2. Clothing may stick to a person when taken out of the dryer because it first experiences a charge from friction in the dryer.  When the clothing comes near the body (an uncharged object), the electrons from the charge of the clothing cause the electrons in the body to polarize.  The negatively charged electrons from the clothing article move into the body when they come in contact with it.  The positively charged electrons in the body move toward the clothing creating an attractive force. ie: the clothing clings to the body. 

Friday, 4 January 2008 - 8:44 AM EST

Name: "Kevin Dougherty"

1.  To determine the charge that a comb has, you will need to find an object that has a known charge.  Pass the comb by it and see if the comb is attracted to or repelled by the object.  If it is attracted, you know it is of opposite charge, if it is repelled, you know that the charge is the same as the other object.

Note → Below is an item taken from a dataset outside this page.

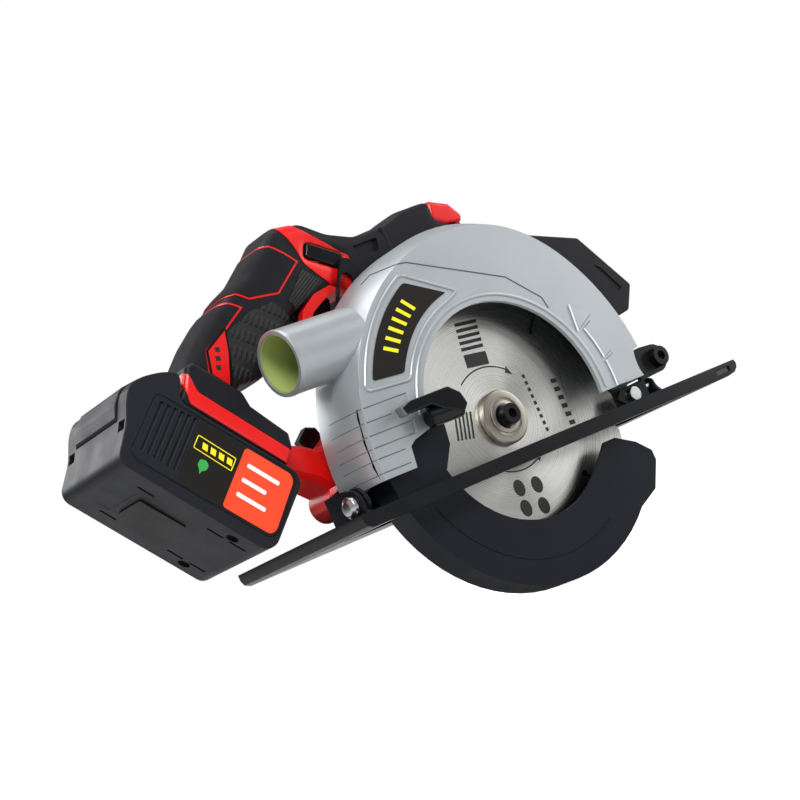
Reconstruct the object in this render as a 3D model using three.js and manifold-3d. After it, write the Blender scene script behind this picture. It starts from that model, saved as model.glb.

 2.  When a shirt or blouse is in the dryer, it rubs against the dryer walls and against other pieces of clothing.  This causes the shirt to take charge from the other materials through friction.  When you put the clothing on, it polarizes your skin, moving the like charges away, and drawing the opposite charges to your clothing, causing it to stick.

Friday, 4 January 2008 - 12:11 PM EST

Name: "Jonathan Madary"

1) In order to figure at the charge of the comb, it must be placed close to an object that has a known charge. If the object has a negative charge and the object repels from the comb, then the comb will have a negative charge. If the object is attracted to the comb, then the comb will have a positive charge because opposite charges attract each other.

2) A shirt tends to stick to you after it comes out of the dryer because of friction. The shirts in the dryer rub against each other, which causes friction. Then, the shirt tends to stick to your body when you put it on due to polarization.

Wednesday, 23 January 2008 - 9:55 AM EST

Name: "cheryl becker"

1. If the comb attracts teh silk scarf, then the two are oppositely charged. If the comb repels the scarf, then they have the same charge.